Would you quote the material below from its first line through the line containing "the marks do", exactly and with both ends included?

**Object modeling scripts:**
>>
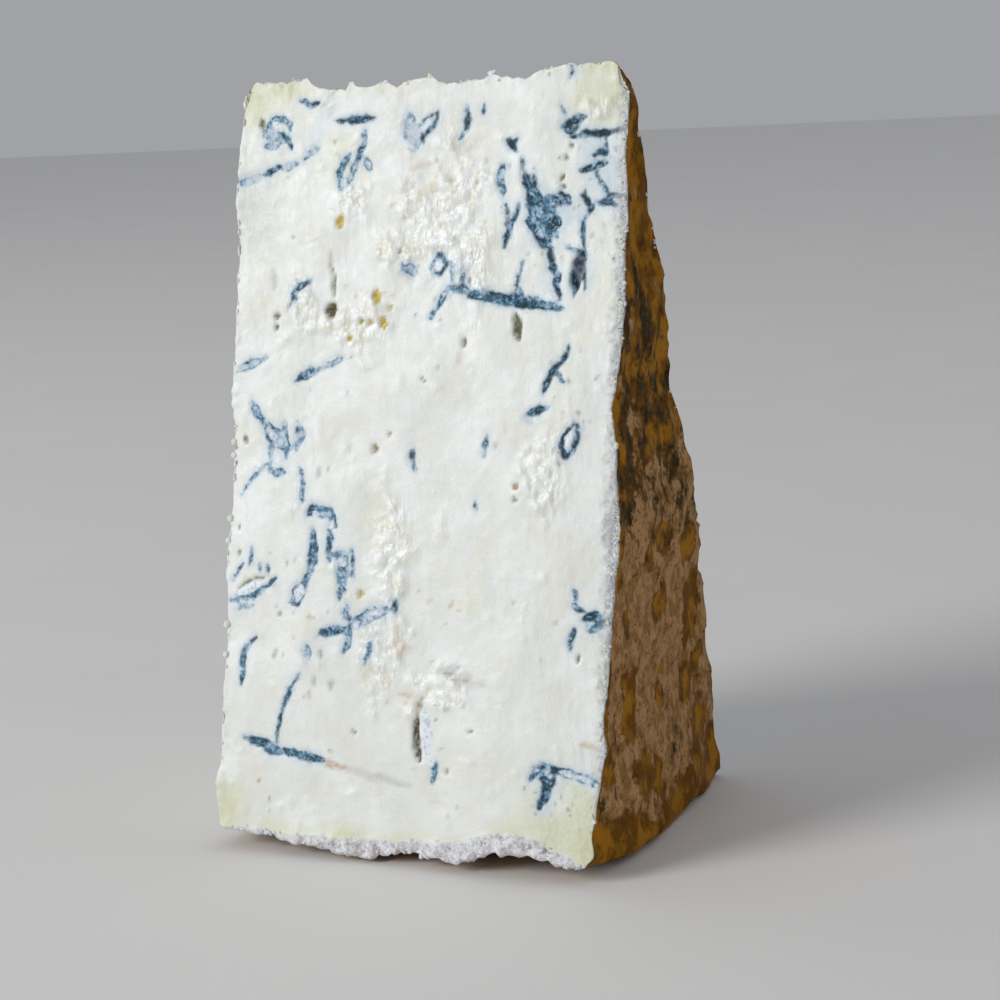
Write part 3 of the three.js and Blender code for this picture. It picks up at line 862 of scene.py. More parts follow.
class Field:
    """What the marks do to a set of places (u, v) on one face, in millimetres."""

    def __init__(self, u, v):
        self.u = u + rough(WARP_U, u, v)
        self.v = v + rough(WARP_V, u, v)
        self.ragged = waves(RAGGED_WAVES, u, v)
        self.mould = np.full(u.shape, FIELD_FLOOR)
        self.ink = np.full(u.shape, PLAIN_INK)
        self.heart = np.full(u.shape, FIELD_FLOOR)
        self.halo = np.zeros(u.shape)
        self.dent = np.zeros(u.shape)
        self.stain = np.zeros(u.shape)
        self.tint = np.zeros(u.shape + (3,))
        self.tint[...] = TINTS["dove"]

    def _near(self, run):
        lows, highs = np.min(run, axis=0) - NEAR, np.max(run, axis=0) + NEAR
        inside = (self.u > lows[0]) & (self.u < highs[0]) & (self.v > lows[1]) & (self.v < highs[1])
        return np.nonzero(inside)[0]

    def _depth_in(self, run, width, tip=TIP_SHARE, power=TIP_POWER):
        at = self._near(run)
        d, along = distance_to_run(self.u[at], self.v[at], run)
        length = np.sum(np.hypot(*np.diff(np.array(run, float), axis=0).T))
        tip = tip + (1 - tip) * max(0.0, 1 - length / (BLUNT_LENGTH * width))
        share = tip + (1 - tip) * np.sin(math.pi * along) ** power
        return at, width / 2 * share - d + self.ragged[at] * min(1.0, width / RAGGED_WIDTH)

    def _paint(self, at, amount, colour):
        wins = amount > self.stain[at]
        self.tint[at] = np.where(wins[:, None], TINTS[colour], self.tint[at])
        self.stain[at] = np.maximum(self.stain[at], amount)

    def add_mould(self, width, ink, run, halo=0.4):
        at, inside = self._depth_in(run, width)
        wins = inside > self.mould[at]
        self.ink[at] = np.where(wins, ink, self.ink[at])
        self.mould[at] = np.maximum(self.mould[at], inside)
        self.halo[at] += halo * width * np.exp(-np.maximum(-inside, 0) / HALO_REACH) * HALO_STRENGTH
        sunk = VEIN_DENT * min(width, VEIN_DENT_WIDTH) * smooth(inside, *VEIN_DENT_EDGE)
        self.dent[at] = np.maximum(self.dent[at], sunk)

    def add_heart(self, width, run):
        at, inside = self._depth_in(run, width)
        self.heart[at] = np.maximum(self.heart[at], inside)

    def add_stain(self, width, strength, colour, run, soft=0.45):
        at, inside = self._depth_in(run, width)
        soft = max(soft, SOFT_SHARE * width)
        self._paint(at, strength * smooth(inside, -soft, soft), colour)

    def add_hole(self, width, depth, colour, run):
        at, inside = self._depth_in(run, width, tip=HOLE_TIP_SHARE, power=HOLE_TIP_POWER)
        self._paint(at, smooth(inside, *HOLE_EDGE), colour)
        bowl = smooth(inside, HOLE_BOWL_FROM, 0.5 * min(width, HOLE_BOWL_WIDTH))
        self.dent[at] = np.maximum(self.dent[at], depth * bowl)


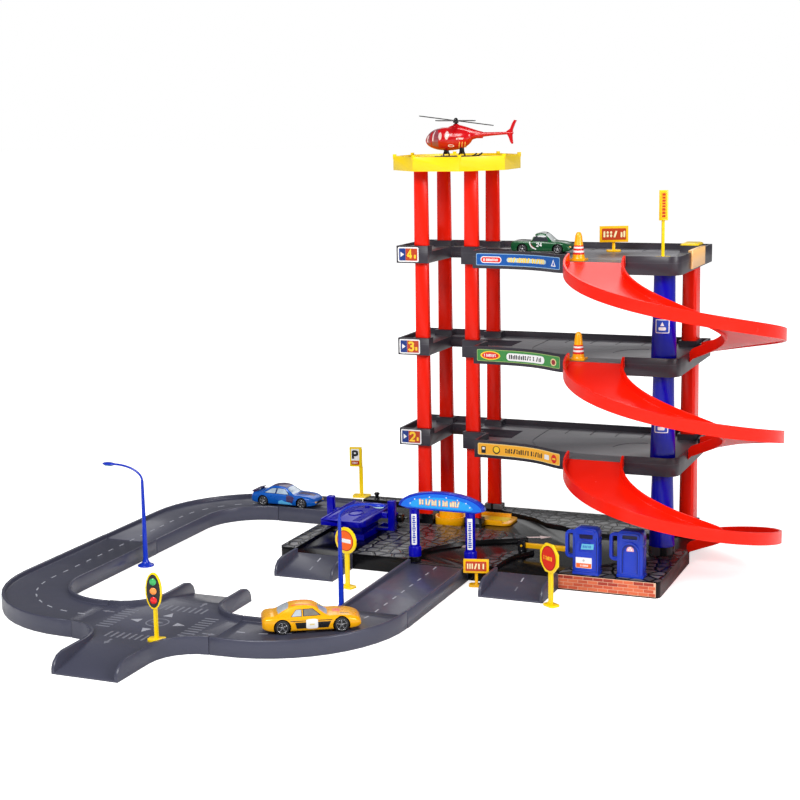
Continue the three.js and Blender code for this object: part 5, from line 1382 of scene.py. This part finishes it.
class Dress(Piece):
    """A car's prints, which its shell and wheels come before. Each print is an outline in shares of
    the car's length, width or height, with an ink and a lift."""

    def __init__(self, name):
        self.car = CARS[name]
        super().__init__(f"{name}_dress", standing(*self.car["at"]))
        self.target = add_car_shell(name, self.car)
        add_wheels(name, self.car)

    def beside(self, side):
        return facing(self.place, right=(-side, 0, 0))

    def on_side(self, points, side):
        """Outline seen from that side, from shares of the length and height."""
        return [(-side * (u - 0.5) * self.car["long"], v * self.car["tall"]) for u, v in points]

    def sides(self, prints):
        for points, material, lift in prints:
            for side in SIDES:
                row = (self.on_side(points, side), material, lift)
                cling(self, [row], self.beside(side), self.target, 1.4)

    def panes(self, windows):
        """Side windows with a dark seal round each."""
        for points, material in windows:
            self.sides([(grown(points, SEAL), BLACK_INK, 0.08), (points, material, 0.16)])

    def top(self, prints):
        """Prints seen from above: shares of the length and of the half width."""
        long, wide = self.car["long"], self.car["wide"]
        rows = [([((u - 0.5) * long, v * wide / 2) for u, v in points], *look) for points, *look in prints]
        cling(self, rows, facing(self.place, up=(0, 1, 0)), self.target, 2.0)

    def end(self, prints, way):
        """Prints on the nose (1) or the tail (-1): shares of the half width and of the height."""
        wide, tall = self.car["wide"], self.car["tall"]
        rows = [([(u * wide / 2, v * tall) for u, v in points], *look) for points, *look in prints]
        cling(self, rows, facing(self.place, right=(0, way, 0)), self.target, 1.5)

    def lights(self, low, high):
        self.end([
            (box_outline(0.42, 0.72, low, high), HEAD_LENS, 0.2),
            (box_outline(-0.72, -0.42, low, high), HEAD_LENS, 0.2),
            (box_outline(-0.36, 0.36, low - 0.06, low + 0.04), BLACK_INK, 0.15),
        ], 1)
        self.end([
            (box_outline(0.4, 0.74, low + 0.1, high + 0.1), TAIL_LENS, 0.2),
            (box_outline(-0.74, -0.4, low + 0.1, high + 0.1), TAIL_LENS, 0.2),
        ], -1)

    def finish(self, name):
        crease(self.build(self.car["slot"], body=name))


def bowed(rear, front):
    """Pane seen from above; each end has its place, its half width and the place of its middle."""
    (u0, half0, middle0), (u1, half1, middle1) = rear, front
    return [(u0, -half0), (u1, -half1), (middle1, 0), (u1, half1), (u0, half0), (middle0, 0)]


def add_orange_car():
    dress = Dress("orange_car")
    dress.panes([
        ([(0.295, 0.67), (0.395, 0.67), (0.395, 0.87), (0.345, 0.86)], PALE_GLASS),
        ([(0.42, 0.67), (0.58, 0.67), (0.51, 0.87), (0.42, 0.875)], SMOKE_GLASS),
    ])
    dress.sides([
        ([(0.345, 0.22), (0.665, 0.22), (0.69, 0.45), (0.33, 0.45)], BLACK_INK, 0.12),
        ([(0.29, 0.49), (0.7, 0.49), (0.705, 0.515), (0.28, 0.515)], BLACK_INK, 0.12),
        (rounded(0.44, 0.56, 0.2, 0.56, 0.045, 5), WHITE, 0.22),
        (box_outline(0.475, 0.525, 0.33, 0.39), STRAW, 0.3),
    ])
    roof_edge = box_outline(0.3, 0.53, 0.34, 0.46)
    vent = [(0.79, 0.5), (0.88, 0.46), (0.88, 0.52), (0.79, 0.56)]
    dress.top([
        (bowed((0.575, 0.56, 0.568), (0.655, 0.66, 0.665)), PALE_GLASS, 0.12),
        (bowed((0.165, 0.62, 0.155), (0.265, 0.54, 0.275)), PALE_GLASS, 0.12),
        (roof_edge, ORANGE, 0.12), (mirror(roof_edge), ORANGE, 0.12),
        (box_outline(0.72, 0.79, -0.24, 0.24), ink("coral", (0.85, 0.2, 0.12)), 0.14),
        (vent, BLACK_INK, 0.14), (mirror(vent), BLACK_INK, 0.14),
    ])
    dress.lights(0.3, 0.38)
    dress.finish("orange_car")


def add_rear_wing(dress):
    half = dress.car["wide"] / 2
    plane = facing(dress.place)
    tail = -0.5 * dress.car["long"]
    blade = [(tail + 0.8, 15), (tail + 7.6, 17.0), (tail + 7.8, 17.9), (tail + 1, 16.4)]
    dress.prism(blade, -0.74 * half, 0.74 * half, PLUM, plane)
    stay = [(tail + 1.6, 12.2), (tail + 6.6, 12.4), (tail + 6.2, 16.9), (tail + 2, 15.6)]
    for side in SIDES:
        dress.prism(stay, side * 0.62 * half - 0.9, side * 0.62 * half + 0.9, PLUM, plane)


def add_blue_car():
    dress = Dress("blue_car")
    dress.panes([
        ([(0.225, 0.66), (0.385, 0.66), (0.39, 0.88), (0.32, 0.86)], BLUE_GLASS),
        ([(0.41, 0.66), (0.59, 0.64), (0.52, 0.86), (0.415, 0.88)], BLUE_GLASS),
    ])
    dress.sides([
        ([(0.44, 0.16), (0.67, 0.16), (0.62, 0.26), (0.54, 0.3), (0.5, 0.36), (0.45, 0.3)],
         ink("sky", (0.1, 0.45, 0.8)), 0.12),
        ([(0.57, 0.3), (0.66, 0.24), (0.69, 0.5), (0.66, 0.6), (0.57, 0.6)], PLUM, 0.18),
    ])
    dress.top([
        (bowed((0.315, 0.56, 0.31), (0.54, 0.56, 0.545)), PLUM, 0.1),
        (bowed((0.56, 0.58, 0.553), (0.66, 0.7, 0.67)), BLUE_GLASS, 0.14),
        (bowed((0.19, 0.62, 0.183), (0.295, 0.55, 0.3)), BLUE_GLASS, 0.14),
        ([(0.7, -0.3), (0.93, -0.26), (0.93, 0.26), (0.7, 0.3)], PLUM, 0.12),
    ])
    dress.lights(0.28, 0.36)
    add_rear_wing(dress)
    dress.finish("blue_car")


def add_door_marks(dress):
    """White arc and two numerals on each door."""
    turns = [math.radians(115 + 13 * i) for i in range(12)]
    arc = [(0.47 + 0.14 * math.cos(t), 0.56 + 0.34 * math.sin(t)) for t in turns]
    for side in SIDES:
        plane = dress.beside(side)
        cling(dress, [(stroke(dress.on_side(arc, side), 1.2), WHITE, 0.26)], plane, dress.target, 1.2)
        for u, digit in ((-3.4, "2"), (0, "4")):
            lines = numeral(digit, u, 0.36 * dress.car["tall"], 2.4, 3.6, 0.9)
            rows = [(outline, WHITE, 0.2 + HAIR * k) for k, outline in enumerate(lines)]
            cling(dress, rows, plane, dress.target, 1.5)


def add_green_car():
    dress = Dress("green_car")
    dress.sides([
        ([(0.37, 0.6), (0.64, 0.6), (0.585, 0.87), (0.41, 0.87)], DARK_GLASS, 0.12),
        ([(0.36, 0.28), (0.4, 0.24), (0.42, 0.3), (0.375, 0.4), (0.35, 0.5), (0.33, 0.42)], MAROON, 0.12),
    ])
    add_door_marks(dress)
    dress.top([
        (bowed((0.585, 0.62, 0.58), (0.7, 0.72, 0.705)), glass("clear_glass", (0.75, 0.8, 0.8)), 0.14),
        (bowed((0.42, 0.6, 0.415), (0.57, 0.6, 0.575)), DARK_GLASS, 0.12),
        (box_outline(0.05, 0.34, -0.72, 0.72), ASH, 0.1),
        (box_outline(0.08, 0.32, -0.62, 0.62), BLACK_INK, 0.18),
    ])
    dress.lights(0.3, 0.38)
    dress.finish("green_car")


# Helicopter, in the garage's own coordinates
HELI_NOSE, HELI_LONG, HELI_AXIS = -35.5, 54, 430.8
HELI_TALL, HELI_WIDE = 12.4, 10.6
EGG = (
    (0, 0.1, -0.16), (0.015, 0.24, -0.15), (0.05, 0.44, -0.12), (0.12, 0.68, -0.07), (0.24, 0.9, -0.02),
    (0.38, 0.99, 0), (0.54, 1, 0), (0.7, 0.93, 0.02), (0.83, 0.79, 0.06), (0.92, 0.6, 0.13),
    (0.975, 0.38, 0.2), (1, 0.14, 0.24),
)
BOOM = ((4, 6.2), (11, 5.6), (19, 4.2), (28, 2.7), (38, 2.0), (50, 1.6), (64, 1.3))
BOOM_RISE = 437
HUMP = (
    (-17, 1.6, 440), (-12, 3.6, 442.4), (-6, 4.8, 444.8), (-1, 5.2, 445.8), (4, 5.2, 445.4),
    (11, 4.6, 443.6), (18, 3.6, 441.4), (25, 2.2, 439.2), (30, 1.2, 438),
)
HUMP_LOW = 433
FIN = [
    (56.4, 436.4), (59, 432), (60.6, 427.4), (62.4, 424.8), (64, 425.4), (63.4, 430), (63.2, 434),
    (63.8, 440), (66.4, 446.4), (68, 449.6), (65.2, 450.2), (62.6, 446), (60.6, 441), (56.4, 438.2),
]
MAST_FOOT = ((0, 440), (4.6, 440), (3.2, 445.6), (2.4, 446.6), (0, 446.6))
HUB = (-0.7, 449.6)
PRINT_RISE = 3
COCKPIT_GLASS, SHINE = glass("cockpit_glass", (0.3, 0.06, 0.08)), glass("window_sheen", (0.8, 0.6, 0.6))
OCHRE = ink("ochre", (0.9, 0.45, 0.1))
# Prints on each side: the windows, the door, their gleams, a badge, slanted bars and lettering
HELI_PRINTS = [
    ([(-33.4, 427), (-32.4, 430.4), (-29.4, 434), (-26.6, 436.2), (-27.4, 430), (-27, 420.8), (-31, 422.4)],
     COCKPIT_GLASS, 0.15),
    ([(-25.4, 420.6), (-18, 419.2), (-16.8, 433), (-19.6, 438), (-24.2, 437.2), (-25.8, 430)],
     COCKPIT_GLASS, 0.15),
    ([(-32.4, 425), (-31.8, 429.6), (-29.6, 432.4), (-29.2, 430.6), (-30.6, 427), (-30.6, 424)], SHINE, 0.25),
    ([(-24.8, 426), (-24.2, 432), (-22.2, 437), (-21.4, 437), (-22.8, 431), (-23.6, 425)], SHINE, 0.25),
    (oval(-15.4, 430.8, 1.9, 4, 24), SHINE, 0.2), (oval(-7.6, 431.6, 2.3, 4.4, 24), SHINE, 0.2),
    (oval(-3.4, 420.6, 3.4, 1.5, 20), WHITE, 0.15), (oval(-3.4, 420.6, 2.4, 0.85, 20), RED_INK, 0.22),
    *(([(x, 418.6), (x + 0.9, 418.4), (x + 3, 424.6), (x + 2.2, 424.8)], OCHRE, 0.15) for x in (4, 6.8, 9.6)),
    *lettered(3, 11.5, 427.2, 429.2, 5, WHITE, 0.18),
]
ROOF_PANE = [(-29, -5), (-17, -6), (-16, 0), (-17, 6), (-29, 5), (-30, 0)]
SKID_LEGS, SKID_WIDE, SKID_THICK = (-12.1, 5.8), 9, 0.85
SKID_RAIL = (
    (-22, 412.4), (-21, 411.95), (-10, 411.9), (10, 411.9), (18, 412), (22, 412.9), (24.6, 414.4),
    (26, 415.6),
)
SKID_BOW = ((1, 412), (0.95, 414.4), (0.75, 416.2), (0.4, 417), (0, 417.2))


def egg_ring(along, size, lift):
    rise = HELI_AXIS + lift * HELI_TALL
    return upright(HELI_NOSE + along * HELI_LONG, oval(0, rise, size * HELI_WIDE, size * HELI_TALL, 40))


def hump_ring(x, wide, top):
    low = HUMP_LOW
    ring = [(wide * math.cos(t), low + (top - low) * max(0.0, math.sin(t)) ** 0.7) for t in half_circle(16)]
    return upright(x, ring + [(0, low - 2)])


def add_helicopter_shell():
    shell = Piece("helicopter_shell")
    shell.loft([egg_ring(*row) for row in smooth_row(EGG, 5)], CHERRY)
    target = shell.surface()
    boom = [(x, r, BOOM_RISE - (64 - x) * 0.03 - 0.35 * r) for x, r in BOOM]
    shell.loft([upright(x, oval(0, mid, r * 0.8, r, 32)) for x, r, mid in smooth_row(boom, 3)], CHERRY)
    shell.loft([hump_ring(*row) for row in smooth_row(HUMP, 3)], CHERRY)
    shell.prism(FIN, -0.9, 0.9, CHERRY, facing(HERE))
    shell.lathe(MAST_FOOT, CHERRY, standing(HUB[0], 0, 0), 32)
    built = shell.build("red_plastic", 0.25, 2, 45, "helicopter")
    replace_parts(built, "helicopter_body")
    return target


def add_helicopter_dress(target):
    dress = Piece("helicopter_dress")
    for side in SIDES:
        rows = [([(-side * x, z + PRINT_RISE) for x, z in points], *look) for points, *look in HELI_PRINTS]
        cling(dress, rows, facing(HERE, right=(-side, 0, 0)), target, 1.2)
    above = facing(HERE, (0, 0, HELI_AXIS), up=(0, 1, 0))
    cling(dress, [(ROOF_PANE, COCKPIT_GLASS, 0.15)], above, target, 2)
    crease(dress.build("red_plastic", body="helicopter"))


def add_skids():
    skids = Piece("skid_moulding")
    for y in (-SKID_WIDE, SKID_WIDE):
        skids.tube([(x, y, z) for x, z in SKID_RAIL], SKID_THICK, BLACK)
        for x in SKID_LEGS:
            skids.tube([(x, y * share, z) for share, z in SKID_BOW], SKID_THICK, BLACK)
    for x in SKID_LEGS:
        block = [(x - 2, 414.6), (x + 2, 414.6), (x + 1.4, 421.6), (x - 1.4, 421.6)]
        skids.prism(block, -3.4, 3.4, BLACK, facing(HERE))
    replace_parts(skids.build("black_plastic", 0.2, body="helicopter"), "helicopter_skids")


def add_rotor_cap():
    cap = Piece("rotor_cap", standing(HUB[0], 0, HUB[1]))
    cap.lathe([(0, 1.4), (2.2, 1.4), (1.9, 2.4), (1.1, 3.4), (0, 3.6)], BLACK, sides=24)
    cap.lathe([(0, -3.4), (1.5, -3.4), (1.9, -1.6), (2.4, -0.4), (2.4, 0.6), (0, 0.6)], BLACK, sides=24)
    cap.build("black_plastic", 0.15, body="rotor")


def add_garage():
    for number in DECKS:
        add_ramp(number)
        add_storey_number(number)
        add_deck_label(number)
        add_deck_lines(number)
    add_pillar()
    add_bricks()
    add_lane_arrows()
    add_arch_post("left", ARCH[0] - POST_OFF)
    add_arch_post("right", ARCH[0] + POST_OFF)
    add_arch_board()
    add_pump_labels()
    for side in PUMPS:
        add_pump_relief(side)
    add_hoist_relief()
    add_post_caps()
    add_lift_relief()
    add_pad_marks()


def add_track():
    add_dashes("loop_dashes", track_path())
    add_dashes("arch_dashes", right_path())
    add_crossing_marks()
    add_entry_marks()
    add_signs()
    for number in CONE_DECKS:
        add_cone(number)
    for side in LAMP_POSTS:
        add_lamp_post(side)


def add_vehicles():
    add_orange_car()
    add_blue_car()
    add_green_car()
    add_helicopter_dress(add_helicopter_shell())
    add_skids()
    add_rotor_cap()


add_garage()
add_track()
add_vehicles()
for node_material, node_edge, names in NODE_LOOKS:
    for node_name in names.split():
        finish_node(node_name, node_material, node_edge)
add_camera()
add_studio()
<<
**The response:**
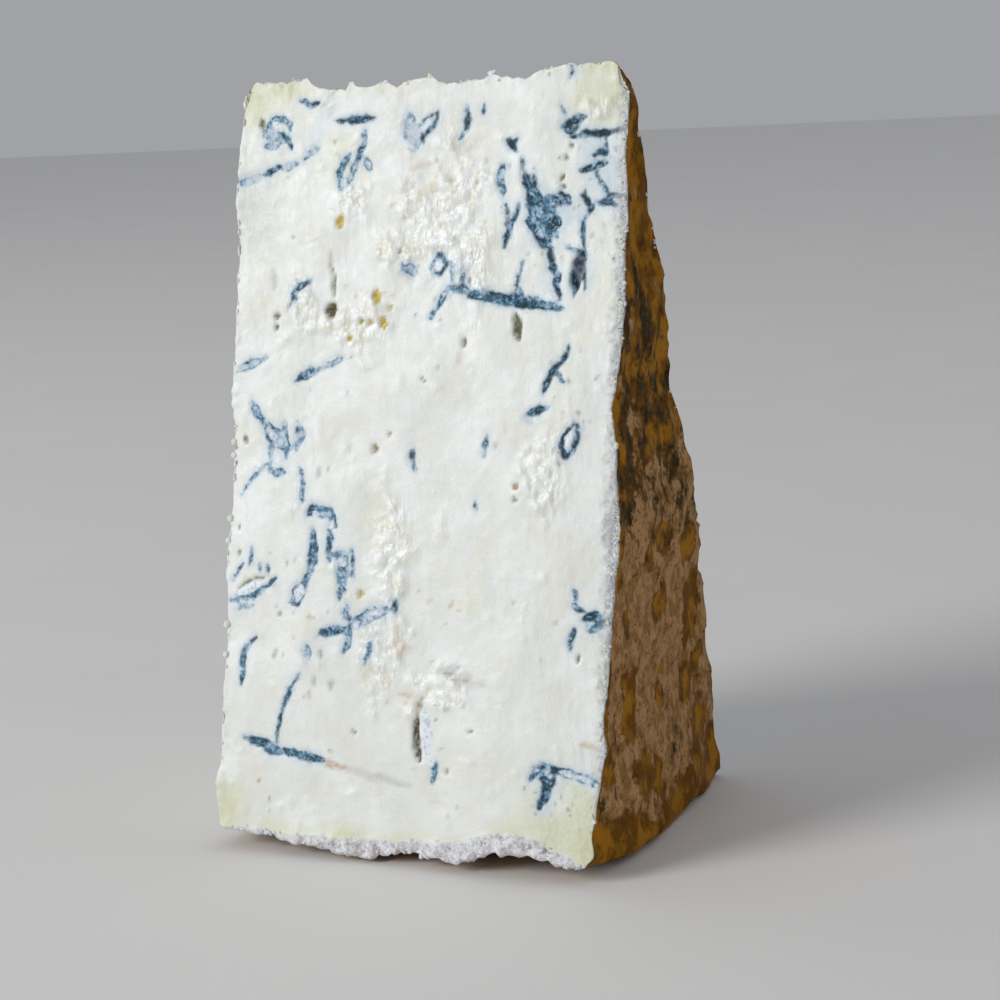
Write part 3 of the three.js and Blender code for this picture. It picks up at line 862 of scene.py. More parts follow.
class Field:
    """What the marks do to a set of places (u, v) on one face, in millimetres."""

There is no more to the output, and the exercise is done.